January 11, 2010 / 9:40 PM / 8 years ago

Instant View: Alcoa reports narrower loss

3 Min Read

NEW YORK (Reuters) - Alcoa Inc posted a narrower fourth-quarter loss as aluminum prices inched up and the manufacturing industry showed signs of recovering.

The net loss of $277 million, or 28 cents per share, compared with a loss of $1.19 billion, or $1.49 per share, a year earlier. The operating loss was $266 million, or 27 cents per share. Revenue fell to $5.43 billion from $5.68 billion but was up 18 percent from the third quarter.

Commentary:

STEPHEN MASSOCCA, MANAGING DIRECTOR, WEDBUSH MORGAN, SAN FRANCISCO

"The topline numbers are significantly better than expected but the bottomline numbers are worse than expected...The market seems to be taking the miss in operating numbers more seriously. That is what's dragging the market."

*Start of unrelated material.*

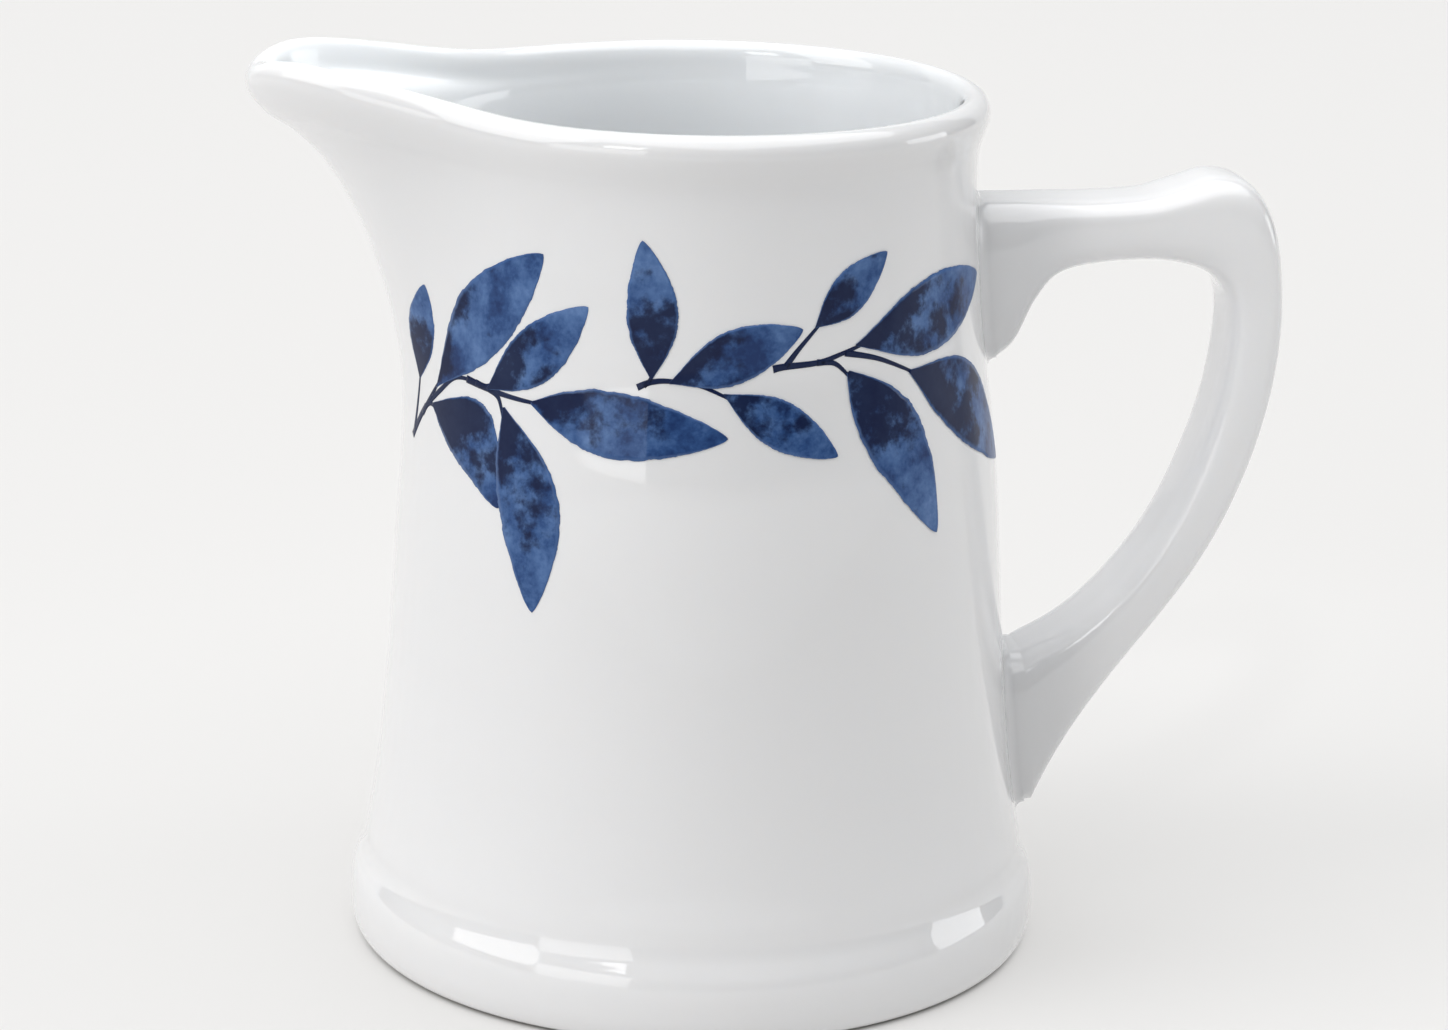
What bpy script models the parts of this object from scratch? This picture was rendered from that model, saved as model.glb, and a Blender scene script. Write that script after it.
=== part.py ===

BRIAN HICKS, CO-MANAGER, U.S. GLOBAL INVESTORS GLOBAL RESOURCES FUND, SAN ANTONIO, TEXAS

"The headline number is a little bit disappointing, but as you dig in a little bit deeper it looks as though there is some improvement. It looks like the company is on track to meet many of their (financial) objectives."

MARC PADO, U.S. MARKET STRATEGIST, CANTOR FITZGERALD & CO, SAN FRANCISCO

"They comment on lower corporate costs, and I think that's a theme. One of the reasons we've not seen a big snapback on jobs is companies are finding they don't need as many workers.

The market should take this number as a positive because you're talking about a company that was under pressure, and they were able to extract more profit."

John Tumazos, President, veryindependentresearch.com

"It was a bit surprising that they broke even excluding the 28-cent charges. They say they had special charges, and if you take that out they nearly broke even including discontinued operations.

"It appears that costs rose faster than prices. Or that some of the cost gains in the first half of 2009 were due to exogenous factors like currency shifts, lower energy prices, lower metal prices and now some of those exogenous factors are going against them while the metal price is going for them."